Kaew the Playful
- English language edition of Kaew the Playful (2014 English language edition)
- Author: Waen Kaew
- Original title: แก้วจอมแก่น
- Translator: Sumalee
- Language: Thai, Chinese, English, French
- Genre: Children's literature, short story
- Publisher: Nanmeebooks
- Publication date: 1978
- Publication place: Thailand
- Published in English: 2014
- Pages: 328
- ISBN: 9786160418565

= Kaew the Playful =

1978 children's novel by Waen Kaew

Kaew the Playful (แก้วจอมแก่น) is a children's literature series by Waen Kaew (แว่นแก้ว, Princess Maha Chakri Sirindhorn's pen name), the first entry being published in 1978. The novel is adapted from the author's own experience, it's the story of primary school girl Kaew and her friends.

== Chapters ==

| # | Thai | Chinese | English |
|---|---|---|---|
| 1 | ล่อกั้ง | 诱捕虾姑 | To Lure Mantis Shrimp |
| 2 | ต้นไม้มหาภัย | 祸害之树 | The Treacherous Tree! |
| 3 | ความรับผิดชอบ | 责任感 | Responsibilities |
| 4 | ล่ามหาสมบัติ | 挖掘财宝 | Treasure Hunt |
| 5 | คืนฝนตก | 雨夜 | A Rainy Night |
| 6 | จันทร์อังคาธ | 月蚀 | The Moon Was Eaten! |
| 7 | โอ๊ย! ปวดท้องจริง | 唉！肚子真疼 | Ouch! Stomach ache! |
| 8 | ฝึกอาชีพ | 职业训练 | A Career Training |
| 9 | แม่ครัวหัวป่าก์ | 不听话的厨师 | Master Chef |
| 10 | แก้วกับแก่น | 盖珥和给恩 | Kaew and Kaen |
| 11 | นักดนตรีเอก | 卓越的音乐家 | A Great Musician |
| 12 | ถามผี | 请鬼神 | Séance |
| 13 | เลี้ยงปลา | 养鱼 | Raising Fish |
| 14 | เก็บดอกบัว | 摘荷花 | Picking a Water Lily |
| 15 | ไทยรบพม่า | 战争游戏 | Thai vs Burmese! |
| 16 | นักวิทยาศาสตร์เอก | 一流科学家 | A Great Scientist |
| 17 | เรื่องของเห็ด | 蘑菇的故事 | The Mushroom Story |
| 18 | แต่งกลอน | 写诗 | Poetry Composition! |
| 19 | เพื่อนรัก | 爱友 | My Best Friend |
| 20 | แมว | 猫 | Cat |
| 21 | ลมว่าวคราวพัดมา | 季候风吹来时 | When the Kite Wind Blew |
| 22 | สัตว์ประหลาด | 奇异的野兽 | A Monster |
| 23 | ผีตาแป๊ะแก่ | 老公公鬼 | A ghost of An Old Chinese Man |

== Translation ==
In 1982, Guo Xuanying (郭宣颖) was ready to begin translating the royal work of Princess Sirindhorn of Thailand, and invited Chen Bochui, a writer of children's literature, to make a preface to "The Brilliant and Wonderful Scroll" (闪光美妙的画卷), at the same time, Princess Sirindhorn herself also wrote the Chinese preface in the Chinese translation of the work.

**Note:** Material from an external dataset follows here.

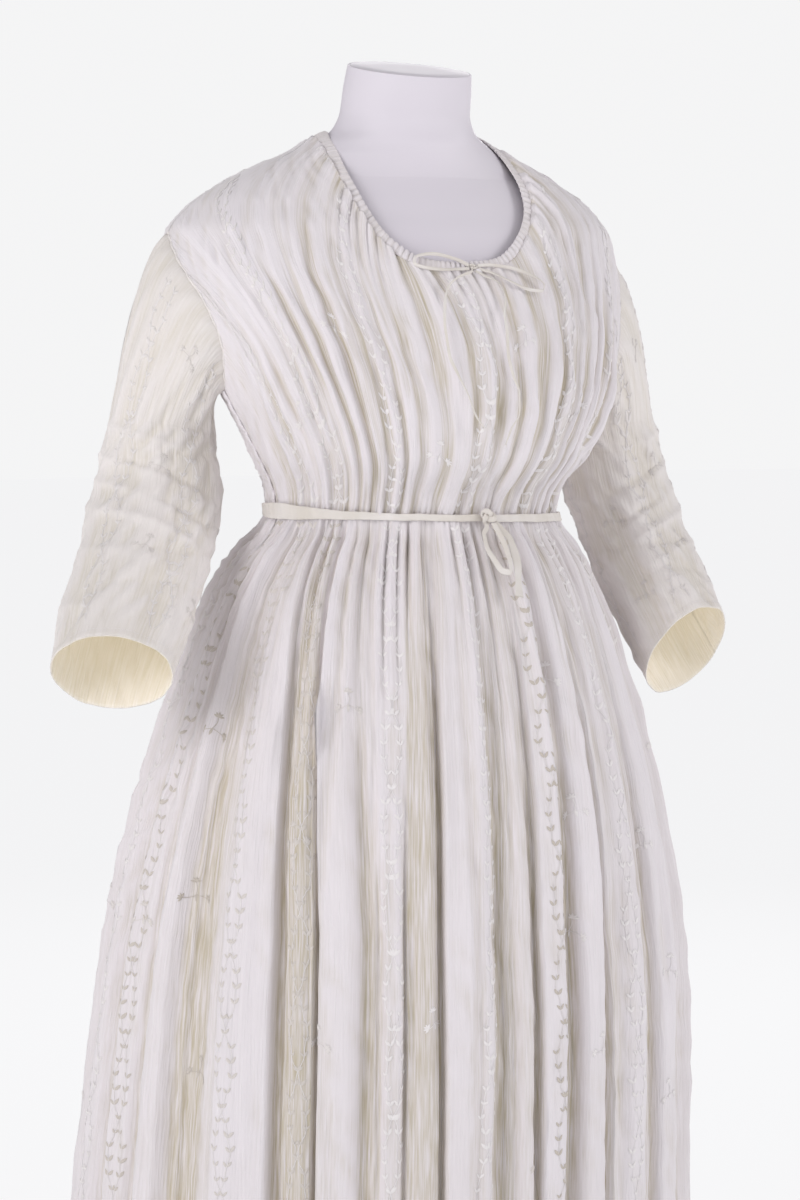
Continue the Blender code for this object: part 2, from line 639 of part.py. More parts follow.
def add_cord(name, rows, diameter, material):
    """Tie of round section along its route, with filled ends"""
    curve = bpy.data.curves.new(name, "CURVE")
    curve.dimensions = "3D"
    curve.bevel_depth = diameter / 2
    curve.bevel_resolution = 2
    curve.use_fill_caps = True
    places = route(rows, 3.4 * diameter)
    spline = curve.splines.new("POLY")
    spline.points.add(len(places) - 1)
    for point, place in zip(spline.points, places):
        point.co = (*place, 1.0)
    curve.materials.append(material)
    obj = bpy.data.objects.new(name, curve)
    bpy.context.scene.collection.objects.link(obj)
    return obj


def add_ribbon(name, rows, width, material):
    """Flat tie along its route, its broad side facing out"""
    places = route(rows, 0.008)
    ahead = unit(np.gradient(places, axis=0))
    angle = np.arctan2(places[:, 0], -places[:, 1])
    face = np.stack([np.sin(angle), -np.cos(angle), 0 * angle], -1)
    face = unit(face - ahead * np.sum(face * ahead, 1)[:, None])
    across = np.cross(ahead, face)
    thick = TAPE_WALL / 2
    outer = np.stack([places + across * s * width / 2 + face * thick for s in (-1, 1)], 0)
    inner = np.stack([places + across * s * width / 2 - face * thick for s in (-1, 1)], 0)
    return add_wall(name, inner, outer, False, material)


def make_form(material):
    """Smooth torso just inside the gown, then a neck cut off on a slope"""
    sides = 32
    turn = np.arange(sides) * 2 * pi / sides
    rings = []
    for level in FORM:
        at = np.maximum(level["height"], BELT_HEIGHT) + 0 * turn
        ring = hull_point(turn, at) - hull_out(turn, at) * level["inside"]
        ring[:, :2] *= level["share"]
        ring[:, 2] += level["height"] - at
        rings.append(ring)
    for level in FORM_NECK:
        depth = np.where(np.cos(turn) > 0, level["front"], level["back"])
        y = level["middle"] - depth * np.cos(turn)
        z = level["height"] + level["slope"] * (y - level["middle"])
        rings.append(np.stack([level["half_width"] * np.sin(turn), y, z], -1))
    return add_rings("dress_form", np.array(rings), material)


def make_stand(material):
    sides = 48
    turn = np.arange(sides) * 2 * pi / sides
    circle = np.stack([np.cos(turn), np.sin(turn), 0 * turn], -1)
    rim = BASE_RADIUS - BASE_BEVEL
    levels = ((rim, 0.0), (BASE_RADIUS, BASE_BEVEL), (BASE_RADIUS, BASE_HEIGHT - BASE_BEVEL), (rim, BASE_HEIGHT))
    rings = [circle * radius + np.array([0, 0, height]) for radius, height in levels]
    add_rings("stand_base", np.array(rings), material)
    ends = (BASE_HEIGHT + GAP, FORM_BOTTOM - GAP)
    rings = [circle[::2] * POLE_RADIUS + np.array([0, 0, height]) for height in ends]
    add_rings("stand_pole", np.array(rings), material)


def main():
    for obj in list(bpy.data.objects):
        bpy.data.objects.remove(obj, do_unlink=True)
    materials = {}
    for name, (colour, roughness, metallic) in MATERIALS.items():
        material = bpy.data.materials.new(name)
        material.use_nodes = True
        shader = material.node_tree.nodes["Principled BSDF"]
        shader.inputs["Base Color"].default_value = (*colour, 1.0)
        shader.inputs["Roughness"].default_value = roughness
        shader.inputs["Metallic"].default_value = metallic
        materials[name] = material
    muslin, tape = materials["white_muslin"], materials["white_tape"]
    make_bodice("bodice_front", BODICE_FRONT, True, muslin)
    make_bodice("bodice_back", BODICE_BACK, False, muslin)
    make_skirt("skirt_front", SKIRT_FRONT, True, muslin)
    make_skirt("skirt_back", SKIRT_BACK, False, muslin)
    make_sleeve("sleeve_right", SLEEVE_RIGHT, -1, muslin)
    make_sleeve("sleeve_left", SLEEVE_LEFT, 1, muslin)
    make_casing(muslin)
    make_tape(tape)
    neck_angle = radians(NECK_KNOT[0])
    add_lump("neck_knot", on_hull(neck_angle, NECK_KNOT[1], 0.0063), (0.0045, 0.0030, 0.0035), 0.3, tape)
    waist_angle = radians(WAIST_KNOT[0])
    add_lump("waist_knot", on_hull(waist_angle, WAIST_KNOT[1], 0.0136), (0.0095, 0.0050, 0.0085), 0.2, tape)
    for name, rows in (
        ("neck_loop_right", NECK_LOOP_RIGHT),
        ("neck_loop_left", NECK_LOOP_LEFT),
        ("neck_tail_right", NECK_TAIL_RIGHT),
        ("neck_tail_left", NECK_TAIL_LEFT),
    ):
        add_cord(name, rows, NECK_CORD, tape)
    add_ribbon("waist_loop", WAIST_LOOP, 0.006, tape)
    add_ribbon("waist_tail", WAIST_TAIL, 0.010, tape)
    make_form(materials["form_cover"])
    make_stand(materials["steel_stand"])


main()
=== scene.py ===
"""The looks of a white muslin regency gown on its dress form.

The gown is drawn on the same smooth hull as its solids. Folds, creases and gathers are
heights above that hull, and the embroidery is laid on the finished sheets.
"""

from math import pi, radians

import bpy
import numpy as np
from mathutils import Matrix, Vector


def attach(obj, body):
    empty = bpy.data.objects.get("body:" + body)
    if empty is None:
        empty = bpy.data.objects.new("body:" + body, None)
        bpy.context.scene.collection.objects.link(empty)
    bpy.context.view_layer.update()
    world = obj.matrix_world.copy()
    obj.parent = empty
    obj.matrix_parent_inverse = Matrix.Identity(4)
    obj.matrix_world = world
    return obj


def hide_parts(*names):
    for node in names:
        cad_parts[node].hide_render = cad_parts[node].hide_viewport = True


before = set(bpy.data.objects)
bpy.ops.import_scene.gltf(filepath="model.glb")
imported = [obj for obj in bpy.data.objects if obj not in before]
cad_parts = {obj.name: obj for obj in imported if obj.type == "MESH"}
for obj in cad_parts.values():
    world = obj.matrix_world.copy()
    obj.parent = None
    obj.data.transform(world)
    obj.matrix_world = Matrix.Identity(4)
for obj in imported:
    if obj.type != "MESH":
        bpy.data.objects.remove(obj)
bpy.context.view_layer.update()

# Sizes that the solids share
WALL = 0.0016
SEAM = 0.00015
HEM_HEIGHT = 0.018
COLUMN_BEND = 7
BELT_HEIGHT = 0.9525
BELT_TILT = 0.0055
NECK_BACK = 1.321
NECK_SIDE = 1.331
CASING_WIDTH = 0.010
SHOULDER_TIP = 1.231
NECK_SHARE = 0.52
SHOULDER_SHARE = 0.80
ARMHOLE_HEIGHT = 1.1535
ARMHOLE_HALF_HEIGHT = 0.0775
ARMHOLE_HALF_WIDTH = 0.046
TAPE_WIDTH = 0.0115
TAPE_LIFT = 0.0072
TAPE_WALL = 0.0010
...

In August 1983, the Chinese translation of the work was called "顽皮透顶的盖珥", published by Juvenile and Children's Publishing House in Shanghai (少年儿童出版社), belong to the "Foreign Children's Literature Series" (外国儿童文学丛书). 5000 copies of the first edition were printed and the remaining 50 copies were handed over to Princess Sirindhorn.